There’s something beautifully simple – and profoundly spiritual – about eating curry with friends from another culture. The aromas, spices, and colors carry stories: of families, migrations, suffering, celebration, and the shared longing for home. Sitting at a table with a bowl of curry becomes more than a meal; it becomes a doorway.
Cross-cultural church planting often begins at tables like these. Before there is preaching, strategy, or structure, there is presence. Food breaks barriers that language can’t. A shared meal creates a safe space where trust grows, stories open up, and hearts become ready for the gospel.

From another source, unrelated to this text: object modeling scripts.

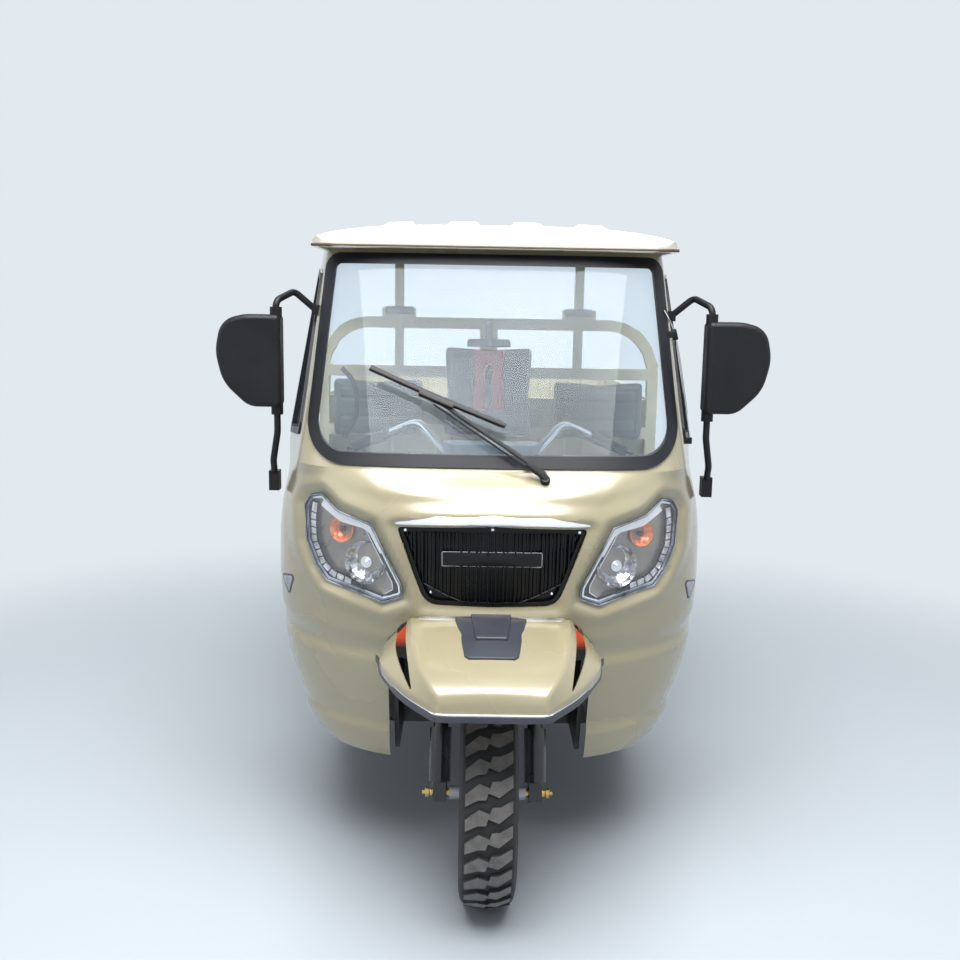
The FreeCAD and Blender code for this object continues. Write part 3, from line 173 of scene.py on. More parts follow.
def baked(made):
    # the mesh that the object's modifiers give
    graph = bpy.context.evaluated_depsgraph_get()
    return bpy.data.meshes.new_from_object(made.evaluated_get(graph))


def meshOf(name, points, faces, weld=0.0):
    # a mesh whose faces look outward; points closer than the weld become one
    mesh = bpy.data.meshes.new(name)
    mesh.from_pydata(points.tolist(), [], faces)
    work = bmesh.new()
    work.from_mesh(mesh)
    if weld:
        bmesh.ops.remove_doubles(work, verts=work.verts, dist=weld)
    bmesh.ops.recalc_face_normals(work, faces=work.faces)
    work.to_mesh(mesh)
    work.free()
    return mesh


def piece(name, shape, finishName, body="chassis", smooth=35, bevel=0.0, replaces=()):
    # puts a shape into the scene, rounds its edges if asked, and lets it ride on a body
    mesh = meshOf(name, np.round(shape[0], 6), shape[1], 0.00002)
    mesh.materials.append(finishes[finishName])
    mesh.polygons.foreach_set("use_smooth", np.full(len(mesh.polygons), smooth > 0))
    made = bpy.data.objects.new(name, mesh)
    scene.collection.objects.link(made)
    if smooth > 0:
        mesh.set_sharp_from_angle(angle=math.radians(smooth))
    if bevel:
        rounding = made.modifiers.new("Bevel", "BEVEL")
        rounding.width, rounding.segments, rounding.limit_method = bevel, 2, "ANGLE"
        rounding.angle_limit, rounding.harden_normals = math.radians(40), False
    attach(made, body)
    if replaces:
        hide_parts(*replaces)
    return made


# Finishes

def tint(red, green, blue):
    # a colour read off a screen, 0 to 255, turned to the linear light that the renderer counts in
    levels = np.array([red, green, blue]) / 255.0
    return tuple(np.where(levels <= 0.04045, levels / 12.92, ((levels + 0.055) / 1.055) ** 2.4)) + (1.0,)


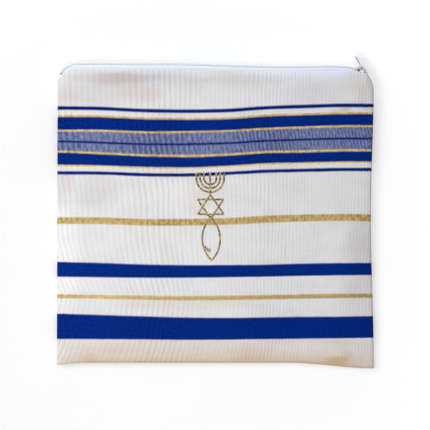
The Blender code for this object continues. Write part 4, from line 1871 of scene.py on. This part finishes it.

When a church planter willingly steps into another culinary world – whether Tamil sambar, Pakistani biryani, Chinese curry rice, or Jamaican goat curry – they communicate a simple but powerful message: Your world matters, and I want to know it.
In many cultures, eating together is a sign of honor and belonging. When believers enter these spaces with humility, they model the incarnation – Christ stepping into our world, embracing our humanity, and sharing our table. The church that emerges from these relationships is not a copy of the planter’s culture, but a vibrant expression of the gospel inside the host community’s story.
Curry reminds us that cross-cultural ministry is not merely about methods. It is about savoring the lives of the people God brings near. It is about learning their joys and wounds, their hospitality and their hesitations. And it is about trusting that the Holy Spirit works powerfully around shared tables long before He works publicly in gathered worship.
Perhaps the most overlooked tool in cross-cultural church planting is this: a willingness to sit down, slow down, and taste the world God loves.